The second consequence is the corresponding environmental degradation. This relates to the destruction of habitats through mining as well as to the air pollution from power generation. Delhi has recently been named the most polluted city in the world (refer). A major share of that pollution is from coal-fired industrial production and power generation. While environmental concerns don’t seem to have a high priority by politicians, the example of China shows just how fast that can change. (In fact, as I am writing this, I have a splitting headache and pollution levels are at a record high.)

In addition, there is currently no global or Indian carbon regime in place. However, as the pressures of climate change will increase, so will the pressure on every nation to reduce emissions. If India were to choose a very carbon intensive growth, it will likely come under pressure later – at a point, when it will be much more expensive to change track.

And even if India were to choose to expose itself to these risks and costs and still go for a coal-driven growth model, there is still the question of whether it can actually do it. Over the last years, India’s coal infrastructure has failed to deliver: mining, railway heads and port facilities were inadequate. The resulting fuel shortages have led to under-investment and under-utilization of plants (see charts below).

strategic energy options (IV)- pic 1

india's strategic energy options (IV)- pic 2

An alternative to the coal scenario could be to go solar on a massive scale. This would have to be supported by investments into balancing power (gas, pumped hydro, later perhaps storage) and a “smartening” of the grid (metering, demand-side management, etc.). It would be possible. And it would also be better for India. India could build 1,000 GW of solar – enough to generate 1,500 TWh of power or 1.5 times India’s current power requirement – using half the land available in the desert district of Barmer in Rajasthan or 3.5% of India’s wasteland. This is just to illustrate the case. In reality, solar could be on every rooftop across the country as well (see chart below).

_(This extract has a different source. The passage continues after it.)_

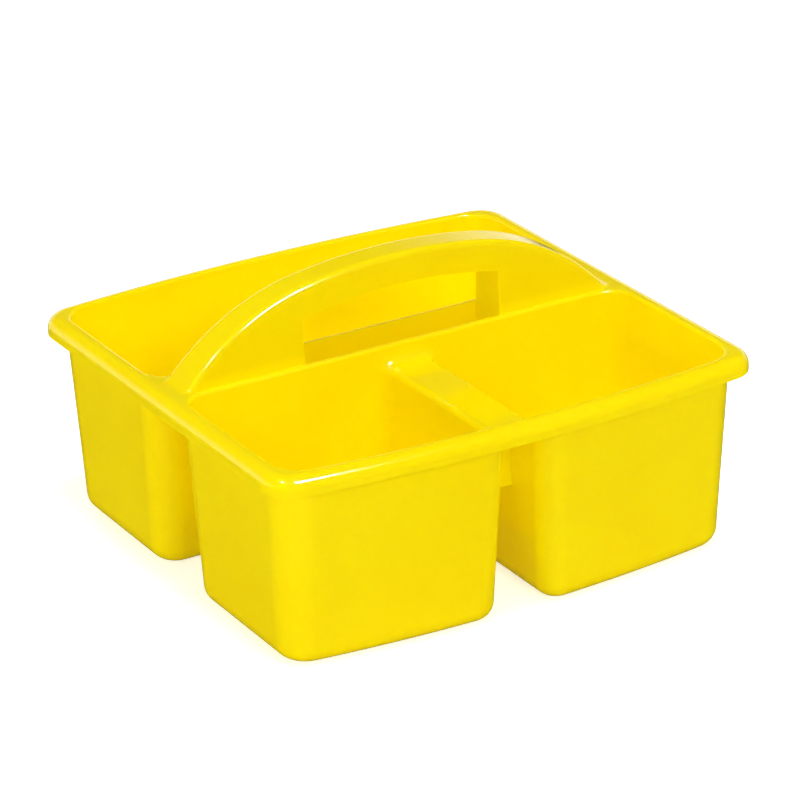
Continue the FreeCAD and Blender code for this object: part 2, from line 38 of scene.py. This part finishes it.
# ---------------------------------------------------------------- shader nodes
class Shader:
    """The node tree of a material or world, emptied and ready to be filled."""

    def __init__(self, owner):
        owner.use_nodes = True
        self.tree = owner.node_tree
        self.tree.nodes.clear()

    def node(self, kind, inputs=None, **properties):
        """Add a node and return its outputs. Each input is a value or a socket to link from."""
        node = self.tree.nodes.new("ShaderNode" + kind)
        for name, value in properties.items():
            setattr(node, name, value)
        for key, value in (inputs or {}).items():
            if isinstance(value, bpy.types.NodeSocket):
                self.tree.links.new(value, node.inputs[key])
            else:
                node.inputs[key].default_value = value
        return node.outputs

    def noise(self, coord, scale, detail=2.0, roughness=0.5):
        return self.node("TexNoise", {
            "Vector": coord, "Scale": scale, "Detail": detail, "Roughness": roughness})["Fac"]

    def remap(self, source, span, to=(0.0, 1.0), smooth=True):
        """Carry the range `span` of the source over to the range `to`."""
        return self.node("MapRange", {
            "Value": source,
            "From Min": span[0], "From Max": span[1],
            "To Min": to[0], "To Max": to[1],
        }, interpolation_type="SMOOTHSTEP" if smooth else "LINEAR")["Result"]

    def math(self, operation, first, second=None):
        inputs = {0: first}
        if second is not None:
            inputs[1] = second
        return self.node("Math", inputs, operation=operation)["Value"]

    def mix_colour(self, factor, a, b, blend="MIX"):
        return self.node("Mix", {"Factor": factor, "A": a, "B": b},
                         data_type="RGBA", blend_type=blend)["Result"]

    def mix_shader(self, factor, first, second):
        return self.node("MixShader", {0: factor, 1: first, 2: second})["Shader"]

    def bump(self, height, strength, distance, normal=None, invert=False):
        inputs = {"Height": height, "Strength": strength, "Distance": distance}
        if normal is not None:
            inputs["Normal"] = normal
        return self.node("Bump", inputs, invert=invert)["Normal"]

    def split(self, vector):
        """Outputs X, Y and Z of a vector."""
        return self.node("SeparateXYZ", {"Vector": vector})


# ---------------------------------------------------------------- plastic
def pigment(shader, coord):
    """Two close yellows in broad drifts, with a fine darker speckle."""
    drifts = shader.noise(coord, scale=14.0, detail=3.0, roughness=0.55)
    yellow = shader.mix_colour(
        factor=shader.remap(drifts, span=(0.35, 0.65)),
        a=(0.930, 0.722, 0.0004, 1.0),
        b=(0.955, 0.755, 0.0007, 1.0))
    speckle = shader.noise(coord, scale=900.0, roughness=0.6)
    speckled = shader.mix_colour(
        factor=shader.remap(speckle, span=(0.55, 0.75), to=(0.0, 0.5)),
        a=yellow,
        b=(0.965, 0.955, 0.90, 1.0),
        blend="MULTIPLY")
    # light bouncing between walls keeps more green, so the wells stay lemon and not orange
    return shader.mix_colour(
        factor=shader.node("LightPath")["Is Diffuse Ray"],
        a=speckled,
        b=(0.950, 0.850, 0.0020, 1.0))


def scuff_wear(shader, coord, geometry):
    """Fine scuffs, kept to scattered patches and to exposed edges."""
    edge = shader.remap(geometry["Pointiness"], span=(0.52, 0.60))
    scuffs = shader.remap(
        shader.noise(coord, scale=420.0, detail=5.0, roughness=0.7), span=(0.56, 0.70))
    patch = shader.remap(shader.noise(coord, scale=32.0), span=(0.50, 0.66))
    return shader.math("MAXIMUM",
                       shader.math("MULTIPLY", scuffs, patch),
                       shader.math("MULTIPLY", scuffs, edge))


def gloss_roughness(shader, coord, wear):
    """A smooth skin, rougher where worn, that drifts slowly over the body."""
    worn = shader.remap(wear, span=(0.0, 1.0), to=(0.115, 0.19))
    drift = shader.remap(shader.noise(coord, scale=7.0), span=(0.35, 0.65), to=(-0.015, 0.02))
    return shader.math("ADD", worn, drift)


def skin_normal(shader, coord, wear):
    """Soft waviness of the cooled walls, then orange peel, then sunken scuffs."""
    waves = shader.bump(
        shader.noise(coord, scale=22.0, detail=1.0, roughness=0.4),
        strength=0.06, distance=0.0010)
    peel = shader.bump(
        shader.noise(coord, scale=620.0), strength=0.025, distance=0.0001, normal=waves)
    return shader.bump(wear, strength=0.015, distance=0.0001, normal=peel, invert=True)


def painted_glow(shader, geometry):
    """Strength of a painted glow that stands in for light passing through the thin walls: even
    over the body, less on the arch's upright faces, and a painted pool of light on the back
    wall of the rear well.
    """
    full_painted_glow = 0.135
    position = shader.split(geometry["Position"])
    normal = shader.split(geometry["True Normal"])

    # painted shade: less glow in the upright faces of the hollow arch; the full glow times one
    # minus this shade
    at_arch = shader.remap(position["Z"], span=(0.092, 0.098))
    upright = shader.remap(
        shader.math("ABSOLUTE", normal["Y"]), span=(0.5, 0.9), to=(0.0, 0.55))
    arch_painted_shade = shader.math("MULTIPLY", at_arch, upright)
    even_painted_glow = shader.math("MULTIPLY", shader.math("SUBTRACT", arch_painted_shade, 1.0), -full_painted_glow)

    # painted light: more glow in the back wall of the rear well, growing to the right and
    # downwards
    back_wall = shader.math(
        "MULTIPLY",
        shader.remap(position["Y"], span=(0.092, 0.100)),
        shader.remap(normal["Y"], span=(-0.85, -0.40), to=(1.0, 0.0)))
    painted_pool_ramp = shader.math(
        "MULTIPLY",
        shader.remap(position["X"], span=(0.026, 0.100)),
        shader.remap(position["Z"], span=(0.045, 0.090), to=(0.23, 0.07)))
    return shader.math("ADD", even_painted_glow, shader.math("MULTIPLY", back_wall, painted_pool_ramp))


def yellow_plastic():
    """Glossy moulded polypropylene with some real subsurface scattering, plus a painted glow
    that stands in for light carried through its walls.
    """
    material = bpy.data.materials.new("yellow_moulded_plastic")
    shader = Shader(material)
    coord = shader.node("TexCoord")["Object"]
    geometry = shader.node("NewGeometry")
    wear = scuff_wear(shader, coord, geometry)
    surface = shader.node("BsdfPrincipled", {
        "Base Color": pigment(shader, coord),
        "Roughness": gloss_roughness(shader, coord, wear),
        "Normal": skin_normal(shader, coord, wear),
        "IOR": 1.49,
        "Specular IOR Level": 0.5,
        "Subsurface Weight": 0.45,
        "Subsurface Radius": (1.0, 0.8, 0.10),
        "Subsurface Scale": 0.0025,
        "Coat Weight": 0.30,
        "Coat Roughness": 0.05,
        # painted glow: emission that stands in for light carried through the thin walls
        "Emission Color": (0.94, 0.73, 0.0, 1.0),
        "Emission Strength": painted_glow(shader, geometry),
    })["BSDF"]
    shader.node("OutputMaterial", {"Surface": surface})
    return material


def cover_pieces(material):
    """Put one material on every slot of every CAD piece."""
    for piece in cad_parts.values():
        if not piece.material_slots:
            piece.data.materials.append(material)
        for slot in piece.material_slots:
            slot.link = "OBJECT"
            slot.material = material


# ---------------------------------------------------------------- floor
def floor_paper():
    """Paper that looks bright to the camera but throws less light back on the body."""
    material = bpy.data.materials.new("floor_paper")
    shader = Shader(material)
    rays = shader.node("LightPath")

    # camera rays: bright paper
    paper = shader.node("BsdfPrincipled", {
        "Base Color": (0.86, 0.86, 0.86, 1.0),
        "Roughness": 0.9,
        "Specular IOR Level": 0.1,
    })["BSDF"]
    lift = shader.node("Emission", {"Strength": 0.60})["Emission"]
    seen = shader.node("AddShader", {0: paper, 1: lift})["Shader"]

    # mirror-like rays: a bright sweep well behind the body, dim in front of it
    floor_y = shader.split(shader.node("NewGeometry")["Position"])["Y"]
    sweep = shader.node("Emission", {
        "Strength": shader.remap(floor_y, span=(0.25, 0.9), to=(0.02, 0.95))})["Emission"]

    # all other rays: plain diffuse
    matt = shader.node("BsdfDiffuse", {"Color": (0.88, 0.88, 0.88, 1.0)})["BSDF"]

    unseen = shader.mix_shader(rays["Is Glossy Ray"], matt, sweep)
    surface = shader.mix_shader(rays["Is Camera Ray"], unseen, seen)
    shader.node("OutputMaterial", {"Surface": surface})
    return material


def make_floor():
    mesh = bpy.data.meshes.new("floor")
    corners = [(x * FLOOR_HALF_SIZE, y * FLOOR_HALF_SIZE, FLOOR_Z)
               for x, y in ((-1, -1), (1, -1), (1, 1), (-1, 1))]
    mesh.from_pydata(corners, [], [(0, 1, 2, 3)])
    floor = bpy.data.objects.new("floor", mesh)
    scene.collection.objects.link(floor)
    mesh.materials.append(floor_paper())


# ---------------------------------------------------------------- light
def make_world():
    """Even white light; mirror-like rays see a low pale backdrop behind and a dim room."""
    world = bpy.data.worlds.new("studio")
    scene.world = world
    shader = Shader(world)
    even = shader.node("Background", {
        "Color": (1.0, 1.0, 1.0, 1.0), "Strength": 0.27})["Background"]

    direction = shader.split(shader.node("TexCoord")["Generated"])
    low = shader.remap(direction["Z"], span=(0.10, 0.42), to=(1.0, 0.0))
    behind = shader.remap(direction["Y"], span=(-0.2, 0.5))
    backdrop = shader.remap(shader.math("MULTIPLY", low, behind),
                            span=(0.0, 1.0), to=(0.04, 0.95), smooth=False)
    mirrored = shader.node("Background", {"Strength": backdrop})["Background"]

    is_glossy = shader.node("LightPath")["Is Glossy Ray"]
    shader.node("OutputWorld", {"Surface": shader.mix_shader(is_glossy, even, mirrored)})


# Softboxes: name, azimuth and elevation in degrees, width and height in metres, watts.
# Azimuth runs from the front (-Y), positive to the right.
# Keys draw the crisp white streaks on the rounded edges and are kept off the walls.
KEYS = (
    ("key_strip_gloss", 3, 50, 0.85, 0.34, 58.0),
    ("key_small_gloss", -68, 53, 0.24, 0.24, 9.0),
)
# Fills light the walls and leave no pale patches in the gloss.
FILLS = (
    ("key_strip", 10, 50, 1.20, 0.20, 3.0),
    ("fill_top", -20, 80, 0.50, 0.50, 14.5),
    ("fill_front", -4, 33, 0.26, 0.26, 6.6),
    ("fill_left", -50, 25, 0.36, 0.36, 3.0),
    ("fill_far_left", -90, 4, 0.60, 0.28, 9.4),
    ("fill_front_low", -10, 12, 0.50, 0.50, 2.2),
    ("fill_back", 172, 20, 0.60, 0.50, 9.0),
    ("fill_right", 86, 12, 0.50, 0.50, 6.5),
)


def softbox(name, azimuth, elevation, width, height, watts):
    """A rectangular light aimed at the body."""
    light = bpy.data.lights.new(name, "AREA")
    light.shape = "RECTANGLE"
    light.size = width
    light.size_y = height
    light.energy = watts
    box = bpy.data.objects.new(name, light)
    scene.collection.objects.link(box)
    turn, rise = math.radians(azimuth), math.radians(elevation)
    outward = Vector((math.sin(turn) * math.cos(rise),
                      -math.cos(turn) * math.cos(rise),
                      math.sin(rise)))
    place = LIGHT_CENTRE + outward * LIGHT_DISTANCE
    box.location = place
    box.rotation_euler = (LIGHT_CENTRE - place).to_track_quat("-Z", "Y").to_euler()
    return box


def make_lights():
    for key in KEYS:
        softbox(*key).visible_diffuse = False
    for fill in FILLS:
        softbox(*fill).visible_glossy = False


# ---------------------------------------------------------------- camera
def make_camera():
    """A long lens, looking down from the front left."""
    back = CAMERA_BACK.normalized()
    # square the right axis to the view axis
    right = (CAMERA_RIGHT - back * CAMERA_RIGHT.dot(back)).normalized()
    up = back.cross(right).normalized()
    lens = bpy.data.cameras.new("camera")
    camera = bpy.data.objects.new("camera", lens)
    scene.collection.objects.link(camera)
    turn = Matrix((right, up, back)).transposed().to_4x4()
    camera.matrix_world = Matrix.Translation(CAMERA_TARGET + back * CAMERA_DISTANCE) @ turn
    lens.sensor_fit = "HORIZONTAL"
    lens.sensor_width = SENSOR_WIDTH_MM
    lens.lens = LENS_MM
    lens.clip_start = 0.05
    lens.clip_end = 60.0
    scene.camera = camera


def set_view():
    """Colours go out as rendered, with no film look."""
    view = scene.view_settings
    view.view_transform = "Standard"
    view.look = "None"
    view.exposure = 0.0
    view.gamma = 1.0


cover_pieces(yellow_plastic())
make_floor()
make_world()
make_lights()
make_camera()
set_view()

india's startegic energy options (IV)- pic 3


Solar might not be the cheaper than coal yet. And storage adds to the cost. However, it will become cheaper in the near future, if not in 5 years, then in 10. And the choices India makes today will have a relevance far beyond the next 10 years. Globally, the energy market is in a transformational stage. India can choose to be at the helm of this development. With its exposed energy supply situation, rising demand and high irradiation, it is ideally suited for solar. Therefore, it should invest its resources into building a new energy infrastructure that will bring long-term energy security, rather than tying itself to power plants that will be inadequate, cost more over time and require India open-endedly spend money on imports. This would not only give the country a great boost of innovation and employment in a new industry (with all the additional economic and social benefits), but would make its economy and its businesses much more resilient to deal with an energy future that will be very different from the current one.

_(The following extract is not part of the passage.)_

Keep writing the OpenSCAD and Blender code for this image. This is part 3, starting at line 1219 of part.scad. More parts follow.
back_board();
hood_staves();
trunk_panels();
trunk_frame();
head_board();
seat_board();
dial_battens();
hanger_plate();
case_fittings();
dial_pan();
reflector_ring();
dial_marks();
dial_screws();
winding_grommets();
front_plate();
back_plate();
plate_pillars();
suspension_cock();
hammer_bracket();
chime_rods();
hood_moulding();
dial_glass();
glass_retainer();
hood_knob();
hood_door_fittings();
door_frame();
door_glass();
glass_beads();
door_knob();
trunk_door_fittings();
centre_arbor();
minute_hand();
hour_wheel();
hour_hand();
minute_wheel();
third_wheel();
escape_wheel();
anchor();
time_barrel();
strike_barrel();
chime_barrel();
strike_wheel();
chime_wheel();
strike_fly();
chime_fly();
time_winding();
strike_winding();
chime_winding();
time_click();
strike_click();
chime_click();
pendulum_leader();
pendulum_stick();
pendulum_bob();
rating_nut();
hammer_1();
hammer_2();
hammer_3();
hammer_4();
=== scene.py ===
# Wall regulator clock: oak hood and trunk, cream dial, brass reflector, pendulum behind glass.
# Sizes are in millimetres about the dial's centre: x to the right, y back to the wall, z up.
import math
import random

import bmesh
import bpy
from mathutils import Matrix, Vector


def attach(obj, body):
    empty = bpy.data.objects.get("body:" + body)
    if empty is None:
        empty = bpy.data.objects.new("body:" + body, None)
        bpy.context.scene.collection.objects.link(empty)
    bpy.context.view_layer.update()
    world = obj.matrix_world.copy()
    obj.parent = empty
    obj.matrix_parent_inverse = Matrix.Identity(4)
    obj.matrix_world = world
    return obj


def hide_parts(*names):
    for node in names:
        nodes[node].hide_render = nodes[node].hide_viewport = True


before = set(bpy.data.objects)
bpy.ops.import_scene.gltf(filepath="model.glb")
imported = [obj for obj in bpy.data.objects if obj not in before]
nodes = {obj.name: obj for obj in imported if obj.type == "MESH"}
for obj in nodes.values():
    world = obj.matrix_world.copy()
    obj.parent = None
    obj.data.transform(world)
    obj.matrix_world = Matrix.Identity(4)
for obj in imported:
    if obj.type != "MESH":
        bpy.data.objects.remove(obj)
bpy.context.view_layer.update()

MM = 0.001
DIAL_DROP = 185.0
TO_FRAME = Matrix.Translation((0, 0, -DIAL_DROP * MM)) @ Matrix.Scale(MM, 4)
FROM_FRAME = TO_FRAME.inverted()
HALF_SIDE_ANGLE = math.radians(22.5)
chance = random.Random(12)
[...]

I understand that this is asking for some optimism: will solar costs really come down? Can we manage the grid with high penetration levels of renewables? Can we develop the financing solutions necessary? There are challenges in this scenario. However, there are challenges in every alternative scenario, especially in a coal-dependent one. I see much more reason to be optimistic about solar than about coal. Moreover, success would be entirely in India’s own hands to achieve.

To read part 1 of the blog, click here

To read part 2 of the blog, click here

To read part 3 of the blog, click here

Tobias Engelmeier is the Managing Director at BRIDGE TO INDIA.


  • I was at a Workshop organised by UNIDO-MSME-GEF-FICCI on Cleantech program promotion, today at Vadodara.

    I did ask about the cost of finance which the major banks, SIDBI, Private banks and other FIs and large corporate cos through EXIM route are able to access the funds at 2 to 3% Foreign Currency funds. I was astonished to receive a reply that Hedging costs are in the range of 7 to 8%, which is highly ridiculous and not acceptable.

    Also be informed that with the New Banking Licenses (there is a concern that audit transparency will be like KG D6 CAPEX case, if no proper rules are in place), only Large Corporate cos will access the low cost funds due to their arm companies (read as Cronys) bidding in NSM or such barriers and again make huge tax loss through Accelerated Depreciation, is this Democracy?? Where SMEs will go ? and How and when we create new generation Entrepreneurs?? Each taluka can be annexed with many other growth oriented projects with this energy project…

    Today’s HIGH Inflation and hence the high interest rates and high Hedging costs are due to Mismanagement of the Economy / Fiscal Policy, low GDP, Policy Paralysis and poor governance with Corruption, hence, the New Generation Entrepreneurs or even the people of INDIA are not responsible, hence, i have mentioned 3% interest rate to provide relief to the Cost of borrowing. The Hedging costs are getting nullified with Interest subsidy. IREDA is getting funds at 1.5% and due to “ADMINISTRATION” expenses, it is costing high. Hence, my proposal is still valid and i reply the following way:

    a). The New PM and his / her team shall be a staunch believer in NATION FIRST and not CRONY FIRST with a firm Political Will to arrange the low cost funding with interest subsidy to offer low cost energy and to Create large number of entrepreneurs and jobs in Each Taluka.

    b). Central Government with Political Will could sanction Rs. 5400 Crore INTEREST FREE LOAN to two large corporate cos to set up Semiconductor manufacturing units in UP and Gujarat.

    c). Government of Gujarat sanctioned a loan of Rs. 2100 Crore at 0.105% interest rate for 20 years to set up TATA NANO project to create jobs in Gujarat.

    Note: With the Rs. 7500 Cr funds, we could have developed over 100 talukas with 10 MW solar PV projects with THOUSANDS OF JOBS. So, “Where there is a will, there is a way”

    d). Am suggesting to pay 3% interest rate to recover the base cost of borrowing…. Time has to come to think about NATION FIRST and create large number of project opportunities with Mentoring by rearranging the wasteful Subsidies (read as Election Funding schemes which are not reaching poor nor there is a transparency).

    Thus, we can easily supply the Solar PV at Rs.5.8/kwh through Small / new generation Entrepreneurs (if INDIAN ADMINISTRATION believes in NATION FIRST with Young INDIA potential due to his more population as being claimed) and request you to add these statements in the justification for low cost while publishing my article.